As the end of life approaches, one’s thoughts turn inevitably to what lies ahead and also to what has gone before, to the experiences that made that life what it was. It is not only the departing individual that ponders such things, but friends and foes of that person, too. This is what seems to be going on today in South Africa and beyond. The harsh reality that Nelson Mandela is rapidly approaching the end of his extraordinary life is beginning to hit home, and we have started looking back over the time during which we have been blessed with this incredible man.
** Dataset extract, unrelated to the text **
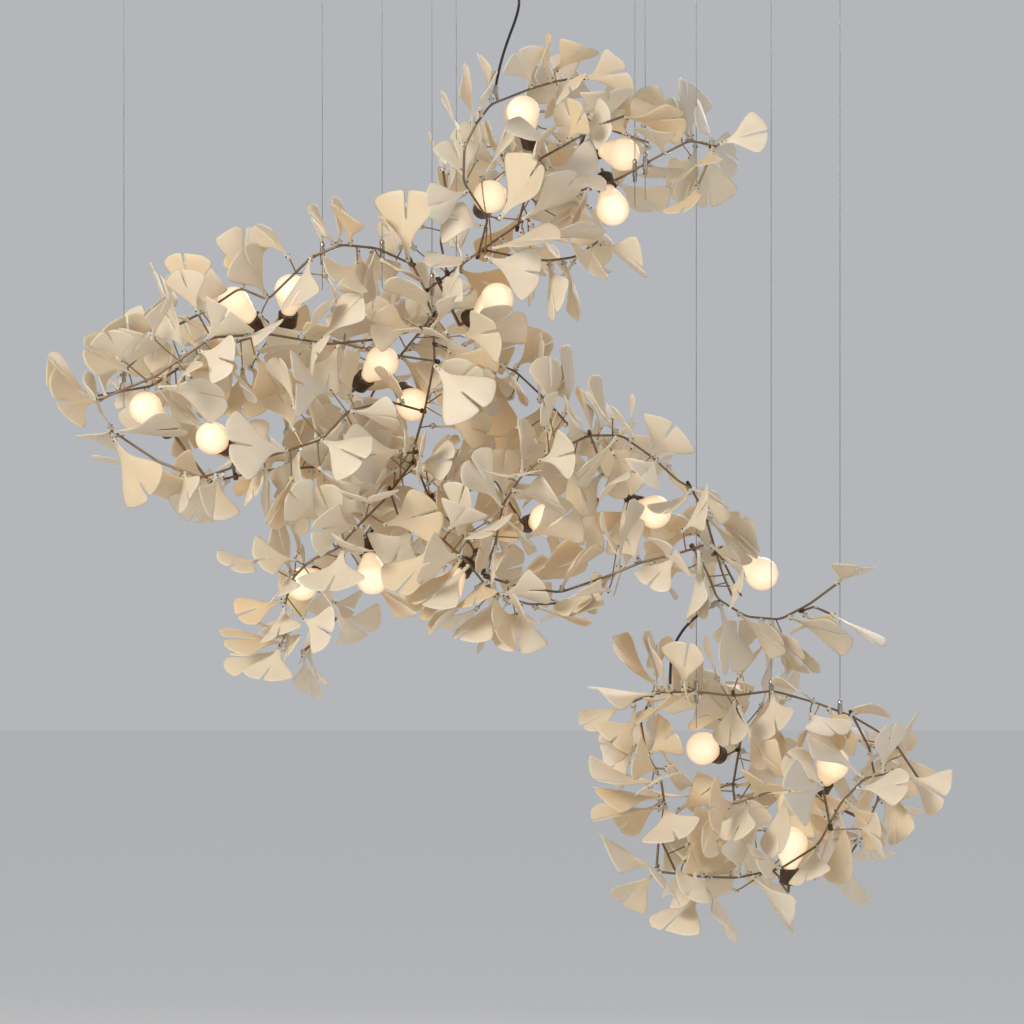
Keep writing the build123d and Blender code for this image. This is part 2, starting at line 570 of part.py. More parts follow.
# Cables, their grippers and ceiling anchors stand before the leaves
cables = []
for group, px, rod_name, side in cable_places_px:
    x = (px - centre_px) * pixel
    line = rod_lines[rod_name]
    best = None
    for spot in line_samples(line, rod_step):
        if best is None or abs(spot[0] - x) < abs(best[0] - x):
            best = spot
    found = nearest_on_line(line, best, False)
    across = unit(np.cross(found[2], np.array([0, 0, 1])))
    if across[1] * side < 0:
        across = -across
    reach = rod_radius + gripper_radius + branch_clearance
    spot = found[1] + across * reach
    cables.append((group, spot))
    top = np.array([spot[0], spot[1], -anchor_height])
    low = spot + np.array([0, 0, -gripper_length / 2 - cable_tail - height_travel])
    take("part", line_samples([top, low], rod_step), cable_radius, "cable")
    ends = [spot + np.array([0, 0, s * gripper_length / 2]) for s in (1, -1)]
    take("part", line_samples(ends, rod_step), gripper_radius + touch_spacing, group)

# Bulbs stand on stalks from their rods; one that meets a rod is moved or turned until it is free
def lamp_fits(globe, axis, line, group):
    back = globe - axis * (cap_end + fit_clearance + holder_floor + fit_clearance)
    elbow = back - axis * (2 * branch_tail)
    body = line_samples([globe, globe + axis * bulb_travel], sample_step / 2)
    neck = line_samples([back, globe - axis * bulb_radius], sample_step / 2)
    holder_reach = cap_radius + 2 * holder_wall
    if nearest_clearance("part", body, group) < bulb_radius + touch_spacing:
        return None
    if nearest_clearance("part", neck, group) < holder_reach:
        return None
    if nearest_clearance("lamp", body, group) < bulb_radius + touch_spacing:
        return None
    if nearest_clearance("lamp", neck, group) < holder_reach:
        return None
    found = nearest_on_line(line, elbow, False)
    away = unit(elbow - found[1])
    offset = unit(np.cross(found[2], away))
    for sign in (1, -1):
        seat = found[1] + sign * offset * (rod_radius + stalk_radius + branch_clearance)
        start = seat - branch_tail * unit(elbow - seat)
        samples = line_samples([start, elbow, back], rod_step)
        if nearest_clearance("part", samples, group) < stalk_radius + branch_clearance / 2:
            continue
        if nearest_clearance("lamp", samples, group) < stalk_radius + fit_clearance:
            continue
        if np.dot(unit(start - elbow), axis) > forward_share:
            continue
        return globe, back, [start, elbow, back]
    return None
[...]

The collective memory of February 1990 is particularly strong: the whole country came to a standstill to welcome this man back into our community, even though many of us did not know what he looked like as he had been kept from our sight for so long. Despite his unfamiliarity to so many, ‘Madiba’, his clan name by which he is fondly and popularly known, managed to lift the whole country, inspiring us and filling us with hope and vigour. Words will never be able to describe fully how he changed South Africa. It was as if he took all of us up a mountain so that we could have a transformative experience like that of Peter, James and John at the Transfiguration. Not only was it a comfort to have him released from prison and back in Soweto, it was also an extraordinary blessing to have him navigating South Africa through the troubled political waters of the 1990s. As a country we were hit by and traversed huge storms that could have pulled us into a dreadful civil war.
His influence was felt particularly in April 1993 after the assassination of Chris Hani. The popular leader of the South African Communist Party was assassinated on his driveway in front of his young daughter. This led to unprecedented violent protests that only Mandela could control or curb. He displayed excellent and magnanimous leadership, and had an authority that obliged both young and old to listen. Before, during and after his presidency, he made us feel proud of ourselves as a country. Despite our painful and divided past, South Africans experienced for the first time the apostle Peter’s sentiments at the top of that mountain: ‘Master, it is good for us to be here.’ (Luke 9:33)
It is now over 23 years since Mandela’s release and the beginning of our ascent up that mountain; it might sound like a long time, but it is remarkable to consider that this is still less than the amount of time he spent in prison. And in many ways the time has gone quickly, as we have felt glad to be here. Yet the recent news reports about Mandela’s health have revealed that we have all been in denial for some time now. We saw him during the closing ceremony of the 2010 FIFA World Cup looking frail and being driven around the stadium on a golf cart. We surely knew then that the elderly statesman was approaching the end, but because we immortalised him, we refused to accept it.
Our sadness now is exacerbated by many other factors that have little to do with Mandela himself. It is as if we are all part of a family whose patriarch is about to pass on; everyone becomes anxious and aware that we are now going to be left without the responsible adult who has led us for so long. The anticipated vacuum in his absence may not necessarily come to pass, but there is a sense that we are losing a moral beacon, and the uncertainty of a future without Mandela is unsettling. The incumbent political leadership offers little hope or consolation because many have been behaving like the elder brothers in a family who, as soon as the patriarch hits the twilight of his life, begin to misbehave and neglect the wider family and the younger siblings. I am sure that creates anxiety for the departing patriarch as well.
Now with heavy hearts we have begun our descent from the mountain and the feeling is unbelievably sad. The challenge for South Africans, just as it was for the apostles, is to make sense of the spiritual experience that we have lived through and nurture the hope that it has kindled in us.
Rampe Hlobo SJ is the Director of the Jesuit Refugee Service in South Africa.